As conflict loomed over the question of the holy places, Nicholas I and Nesselrode began a diplomatic offensive which they hoped would prevent either Britain's or France's interfering in any conflict between Russia and the Ottomans, as well as to prevent their allying together.

Cornet Henry Wilkin, 11th Hussars, British Army. Photo by Roger Fenton
Cornet Henry Wilkin, 11th Hussars, British Army. Photo by Roger Fenton

Nicholas began courting Britain through Seymour. Nicholas insisted that he no longer wished to expand Imperial Russia, but that he had an obligation to Christian communities in the Ottoman Empire.

The Tsar next dispatched a diplomat, Prince Menshikov, on a special mission to the Porte. By previous treaties, the Sultan was committed "to protect the Christian religion and its churches." Menshikov attempted to negotiate a new treaty, under which Russia would be allowed to interfere whenever it deemed the Sultan's protection inadequate. Further, this new synod, a religious convention, would allow Russia to control the Orthodox Church's hierarchy in the Ottoman Empire. Menshikov arrived at Constantinople on 16 February 1853 on the steam-powered warship Gromovnik. Menshikov broke protocol at the Porte when, at his first meeting with the Sultan, he condemned the Ottomans' concessions to the French. Menshikov also began demanding the replacement of highly-placed Ottoman civil servants.

The British embassy at Constantinople at the time was being run by Hugh Rose, chargé d'affaires for the British. Using his considerable resources within the Ottoman Empire, Rose gathered intelligence on Russian troop movements along the Danube frontier, and became concerned about the extent of Menshikov's mission to the Porte. Rose, using his authority as the British representative to the Ottomans, ordered a British squadron of warships to depart early for an eastern Mediterranean cruise and head for Constantinople. However, Rose's actions were not backed up by Whitley Dundas, the British admiral in command of the squadron, who resented the diplomat for believing he could interfere in the Admiralty's business. Within a week, Rose's actions were cancelled. Only the French sent a naval task force to support the Ottomans.

[edit] First hostilities

At the same time, however, the British government of Prime Minister Aberdeen sent Lord Stratford. Lord Stratford convinced the Sultan to reject the treaty, which compromised the independence of the Turks. Benjamin Disraeli blamed Aberdeen and Stratford's actions for making war inevitable, thus starting the process by which Aberdeen would be forced to resign for his role in starting the war. Shortly after he learned of the failure of Menshikov's diplomacy, the Tsar marched his armies into Moldavia and Wallachia (principalities along the Danube, under Ottoman suzerainty, in which Russia was acknowledged as a special guardian of the Orthodox Church), using the Sultan's failure to resolve the issue of the Holy Places as a pretext. Nicholas believed that the European powers, especially Austria, would not object strongly to the annexation of a few neighbouring Ottoman provinces, especially given Russian involvement in suppressing the Revolutions of 1848.

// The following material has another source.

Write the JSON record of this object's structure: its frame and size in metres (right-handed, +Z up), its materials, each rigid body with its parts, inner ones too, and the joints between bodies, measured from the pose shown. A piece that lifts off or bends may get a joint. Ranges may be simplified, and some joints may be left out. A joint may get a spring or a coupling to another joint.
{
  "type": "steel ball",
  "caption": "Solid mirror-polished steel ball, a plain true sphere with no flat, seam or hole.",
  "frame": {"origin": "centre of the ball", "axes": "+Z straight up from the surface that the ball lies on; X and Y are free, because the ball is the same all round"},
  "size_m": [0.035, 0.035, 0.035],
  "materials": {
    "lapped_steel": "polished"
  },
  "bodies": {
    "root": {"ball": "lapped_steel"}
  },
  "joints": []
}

When the Tsar sent his troops into the "Danubian Principalities", Britain, seeking to maintain the security of the Ottoman Empire, sent a fleet to the Dardanelles, where it joined another fleet sent by France. At the same time, however, the European powers hoped for a diplomatic compromise. The representatives of the four neutral Great Powers — Britain, France, Austria and Prussia — met in Vienna, where they drafted a note which they hoped would be acceptable to the Russians and Ottomans. The note met with the approval of Nicholas I; it was, however, rejected by Abdülmecid, who felt that the document's poor phrasing left it open to many different interpretations. Britain, France and Austria were united in proposing amendments to mollify the Sultan, but their suggestions were ignored in the court of St Petersburg.

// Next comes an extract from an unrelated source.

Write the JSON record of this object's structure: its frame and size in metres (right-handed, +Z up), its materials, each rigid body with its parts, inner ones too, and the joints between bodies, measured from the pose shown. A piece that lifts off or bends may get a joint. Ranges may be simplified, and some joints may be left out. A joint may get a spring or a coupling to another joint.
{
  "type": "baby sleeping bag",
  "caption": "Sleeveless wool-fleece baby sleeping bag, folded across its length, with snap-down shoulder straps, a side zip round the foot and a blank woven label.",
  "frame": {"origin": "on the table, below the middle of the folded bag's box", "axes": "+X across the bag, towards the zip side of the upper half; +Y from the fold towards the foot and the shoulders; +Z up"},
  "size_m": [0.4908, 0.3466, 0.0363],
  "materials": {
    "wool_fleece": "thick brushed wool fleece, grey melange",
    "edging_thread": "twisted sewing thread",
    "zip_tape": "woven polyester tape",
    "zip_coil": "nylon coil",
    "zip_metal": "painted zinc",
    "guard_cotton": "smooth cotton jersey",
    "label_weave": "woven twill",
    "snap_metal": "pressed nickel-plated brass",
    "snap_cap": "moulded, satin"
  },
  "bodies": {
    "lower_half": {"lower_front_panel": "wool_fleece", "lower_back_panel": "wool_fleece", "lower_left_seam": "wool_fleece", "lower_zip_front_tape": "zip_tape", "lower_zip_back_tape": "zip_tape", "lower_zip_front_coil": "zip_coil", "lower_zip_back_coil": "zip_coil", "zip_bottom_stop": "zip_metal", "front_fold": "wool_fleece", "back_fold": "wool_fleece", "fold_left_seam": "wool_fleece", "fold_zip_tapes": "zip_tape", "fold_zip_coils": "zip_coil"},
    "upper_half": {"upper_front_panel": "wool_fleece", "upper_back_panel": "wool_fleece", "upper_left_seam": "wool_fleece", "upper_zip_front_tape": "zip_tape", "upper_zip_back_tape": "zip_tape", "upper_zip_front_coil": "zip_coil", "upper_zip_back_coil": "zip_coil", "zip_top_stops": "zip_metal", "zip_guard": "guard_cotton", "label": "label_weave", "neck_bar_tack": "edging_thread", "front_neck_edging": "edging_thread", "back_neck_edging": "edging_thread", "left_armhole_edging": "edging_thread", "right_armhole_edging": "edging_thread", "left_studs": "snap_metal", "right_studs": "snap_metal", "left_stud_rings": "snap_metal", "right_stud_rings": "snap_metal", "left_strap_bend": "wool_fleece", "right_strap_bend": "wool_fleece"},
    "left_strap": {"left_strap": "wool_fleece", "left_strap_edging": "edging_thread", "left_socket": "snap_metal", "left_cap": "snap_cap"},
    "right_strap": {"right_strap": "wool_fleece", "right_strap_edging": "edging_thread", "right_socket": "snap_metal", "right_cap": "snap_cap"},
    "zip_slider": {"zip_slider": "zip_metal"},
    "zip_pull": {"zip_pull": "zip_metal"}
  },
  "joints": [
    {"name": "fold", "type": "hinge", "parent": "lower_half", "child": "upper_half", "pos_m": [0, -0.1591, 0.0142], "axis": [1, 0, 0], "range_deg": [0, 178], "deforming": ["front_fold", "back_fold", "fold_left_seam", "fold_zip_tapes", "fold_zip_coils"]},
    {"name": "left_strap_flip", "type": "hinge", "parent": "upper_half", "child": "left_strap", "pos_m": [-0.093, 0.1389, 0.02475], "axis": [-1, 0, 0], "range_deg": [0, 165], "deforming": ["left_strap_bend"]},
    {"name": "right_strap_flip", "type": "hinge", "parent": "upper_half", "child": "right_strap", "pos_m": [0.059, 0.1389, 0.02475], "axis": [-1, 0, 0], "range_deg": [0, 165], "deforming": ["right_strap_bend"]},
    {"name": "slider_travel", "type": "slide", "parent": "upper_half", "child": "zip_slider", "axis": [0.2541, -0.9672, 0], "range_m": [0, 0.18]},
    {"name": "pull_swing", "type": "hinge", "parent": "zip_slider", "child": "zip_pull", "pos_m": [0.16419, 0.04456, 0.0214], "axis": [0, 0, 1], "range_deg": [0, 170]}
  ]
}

Britain and France set aside the idea of continuing negotiations, but Austria and Prussia did not believe that the rejection of the proposed amendments justified the abandonment of the diplomatic process. The Sultan formally declared war on 4 October 1853 and proceeded to the attack, his armies moving on the Russian army near the Danube later that month.[16] Nicholas responded by dispatching warships, which destroyed a patrol squadron of Ottoman frigates and corvettes while they were anchored at the port of Sinop in northern Turkey on 30 November 1853. The destruction of the Turkish ships provided Britain and France the casus belli for declaring war against Russia, on the side of the Ottoman Empire. On 28 March 1854, after Russia ignored an Anglo-French ultimatum to withdraw from the Danubian Principalities, Britain and France formally declared war.[16]

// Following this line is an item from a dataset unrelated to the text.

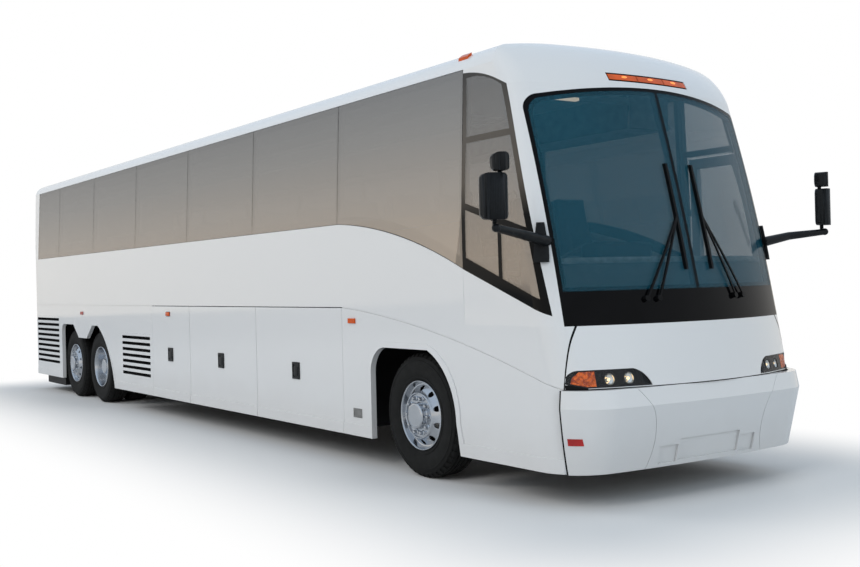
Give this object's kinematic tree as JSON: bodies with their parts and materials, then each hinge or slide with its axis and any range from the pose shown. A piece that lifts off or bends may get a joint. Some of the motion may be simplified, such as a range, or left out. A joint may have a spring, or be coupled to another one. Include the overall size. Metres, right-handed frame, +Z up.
{
  "type": "coach bus",
  "caption": "Three-axle touring coach with wrap-round screen, bonded side windows, luggage bays, steered front wheels and hinged doors.",
  "frame": {"origin": "on the ground under the middle of the coach's length and width", "axes": "+X forward, +Y to the coach's left, +Z up"},
  "size_m": [13.8399, 3.8112, 3.56],
  "materials": {
    "body paint": "white gloss paint over clear coat",
    "black trim": "black gasket rubber and bonding band",
    "black plastic": "grained black moulding",
    "dash plastic": "soft dark grey moulding",
    "lamp lens": "dark lamp housing under a clear lens",
    "amber lens": "amber lens",
    "red lens": "red lens",
    "screen glass": "teal tinted laminated glass",
    "side glass": "dark bronze tinted glass",
    "deck": "dark grey floor covering on steel",
    "frame steel": "black chassis paint",
    "engine iron": "dark cast iron",
    "axle iron": "black painted casting",
    "spring rubber": "ribbed rubber bellows",
    "seat fabric": "dark blue grey moquette",
    "rack plastic": "pale grey laminate",
    "tyre": "black tyre rubber",
    "polished alloy": "polished forged wheel"
  },
  "bodies": {
    "coach body": {"air_springs": "spring rubber", "bumper": "body paint", "bumper_corners": "body paint", "cab_window_frames": "black trim", "dash": "dash plastic", "decks": "deck", "driver_seat": "seat fabric", "engine": "engine iron", "front_axle": "axle iron", "front_cap": "body paint", "front_corners": "body paint", "front_panel": "body paint", "headlamps": "lamp lens", "louvres": "body paint", "marker_lamps": "amber lens", "mirrors": "black plastic", "parcel_racks": "rack plastic", "passenger_seats": "seat fabric", "rear_axles": "axle iron", "rear_cap": "body paint", "roof": "body paint", "side_glass": "side glass", "side_wall_left": "body paint", "side_wall_right": "body paint", "steering_wheel": "dash plastic", "tail_lamps": "red lens", "underframe": "frame steel", "window_frames": "black trim", "windshield": "screen glass", "windshield_frame": "black trim", "wipers": "black trim"},
    "steering knuckle right": {"knuckle_right": "axle iron"},
    "front wheel right": {"tyre_front_right": "tyre", "rim_front_right": "polished alloy"},
    "drive wheel right": {"tyre_drive_right": "tyre", "rim_drive_right": "polished alloy"},
    "tag wheel right": {"tyre_tag_right": "tyre", "rim_tag_right": "polished alloy"},
    "steering knuckle left": {"knuckle_left": "axle iron"},
    "front wheel left": {"tyre_front_left": "tyre", "rim_front_left": "polished alloy"},
    "drive wheel left": {"tyre_drive_left": "tyre", "rim_drive_left": "polished alloy"},
    "tag wheel left": {"tyre_tag_left": "tyre", "rim_tag_left": "polished alloy"},
    "bay door right 1": {"bay_door_right_1": "body paint"},
    "bay door left 1": {"bay_door_left_1": "body paint"},
    "bay door right 2": {"bay_door_right_2": "body paint"},
    "bay door left 2": {"bay_door_left_2": "body paint"},
    "bay door right 3": {"bay_door_right_3": "body paint"},
    "bay door left 3": {"bay_door_left_3": "body paint"},
    "entrance door": {"entrance_door": "body paint", "entrance_glass": "side glass"},
    "engine door": {"engine_door": "body paint"}
  },
  "joints": [
    {"name": "steer_right", "type": "hinge", "parent": "coach body", "child": "steering knuckle right", "pos_m": [4.75, -0.93, 0.53], "axis": [0, 0, 1], "range_deg": [-45, 45]},
    {"name": "roll_front_right", "type": "hinge", "parent": "steering knuckle right", "child": "front wheel right", "pos_m": [4.75, -1.1, 0.53], "axis": [0, 1, 0], "continuous": true},
    {"name": "roll_drive_right", "type": "hinge", "parent": "coach body", "child": "drive wheel right", "pos_m": [-3.65, -1.1, 0.53], "axis": [0, 1, 0], "continuous": true},
    {"name": "roll_tag_right", "type": "hinge", "parent": "coach body", "child": "tag wheel right", "pos_m": [-4.87, -1.1, 0.53], "axis": [0, 1, 0], "continuous": true},
    {"name": "steer_left", "type": "hinge", "parent": "coach body", "child": "steering knuckle left", "pos_m": [4.75, 0.93, 0.53], "axis": [0, 0, 1], "range_deg": [-45, 45]},
    {"name": "roll_front_left", "type": "hinge", "parent": "steering knuckle left", "child": "front wheel left", "pos_m": [4.75, 1.1, 0.53], "axis": [0, 1, 0], "continuous": true},
    {"name": "roll_drive_left", "type": "hinge", "parent": "coach body", "child": "drive wheel left", "pos_m": [-3.65, 1.1, 0.53], "axis": [0, 1, 0], "continuous": true},
    {"name": "roll_tag_left", "type": "hinge", "parent": "coach body", "child": "tag wheel left", "pos_m": [-4.87, 1.1, 0.53], "axis": [0, 1, 0], "continuous": true},
    {"name": "open_bay_right_1", "type": "hinge", "parent": "coach body", "child": "bay door right 1", "pos_m": [2.675, -1.288, 1.43], "axis": [-1, 0, 0], "range_deg": [0, 100]},
    {"name": "open_bay_left_1", "type": "hinge", "parent": "coach body", "child": "bay door left 1", "pos_m": [2.675, 1.288, 1.43], "axis": [1, 0, 0], "range_deg": [0, 100]},
    {"name": "open_bay_right_2", "type": "hinge", "parent": "coach body", "child": "bay door right 2", "pos_m": [0.845, -1.288, 1.43], "axis": [-1, 0, 0], "range_deg": [0, 100]},
    {"name": "open_bay_left_2", "type": "hinge", "parent": "coach body", "child": "bay door left 2", "pos_m": [0.845, 1.288, 1.43], "axis": [1, 0, 0], "range_deg": [0, 100]},
    {"name": "open_bay_right_3", "type": "hinge", "parent": "coach body", "child": "bay door right 3", "pos_m": [-0.695, -1.288, 1.43], "axis": [-1, 0, 0], "range_deg": [0, 100]},
    {"name": "open_bay_left_3", "type": "hinge", "parent": "coach body", "child": "bay door left 3", "pos_m": [-0.695, 1.288, 1.43], "axis": [1, 0, 0], "range_deg": [0, 100]},
    {"name": "open_entrance", "type": "hinge", "parent": "coach body", "child": "entrance door", "pos_m": [6.42, 1.288, 1.5], "axis": [0, 0, -1], "range_deg": [0, 85]},
    {"name": "open_engine_door", "type": "hinge", "parent": "coach body", "child": "engine door", "pos_m": [-6.913, 0, 1.52], "axis": [0, 1, 0], "range_deg": [0, 80]}
  ],
  "couplings": [
    {"joint": "steer_left", "follows": "steer_right", "ratio": 1}
  ]
}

Mahmudiye (1829), ordered by the Ottoman Sultan Mahmud II and built by the Imperial Naval Arsenal on the Golden Horn in Istanbul, was for many years the largest warship in the world. The 62x17x7 m ship-of-the-line was armed with 128 cannons on 3 decks. She participated in many important naval battles, including the Siege of Sevastopol (1854-1855) during the Crimean War (1854-1856). She was decommissioned in 1875
Mahmudiye (1829), ordered by the Ottoman Sultan Mahmud II and built by the Imperial Naval Arsenal on the Golden Horn in Istanbul, was for many years the largest warship in the world. The 62x17x7 m ship-of-the-line was armed with 128 cannons on 3 decks. She participated in many important naval battles, including the Siege of Sevastopol (1854-1855) during the Crimean War (1854-1856). She was decommissioned in 1875

[edit] Peace attempts

Nicholas felt that because of Russian assistance in suppressing the Hungarian revolt of 1848, Austria would side with him, or at the very least remain neutral. Austria, however, felt threatened by the Russian troops. When Britain and France demanded the withdrawal of Russian forces from the principalities, Austria supported them; and, though it did not immediately declare war on Russia, it refused to guarantee its neutrality.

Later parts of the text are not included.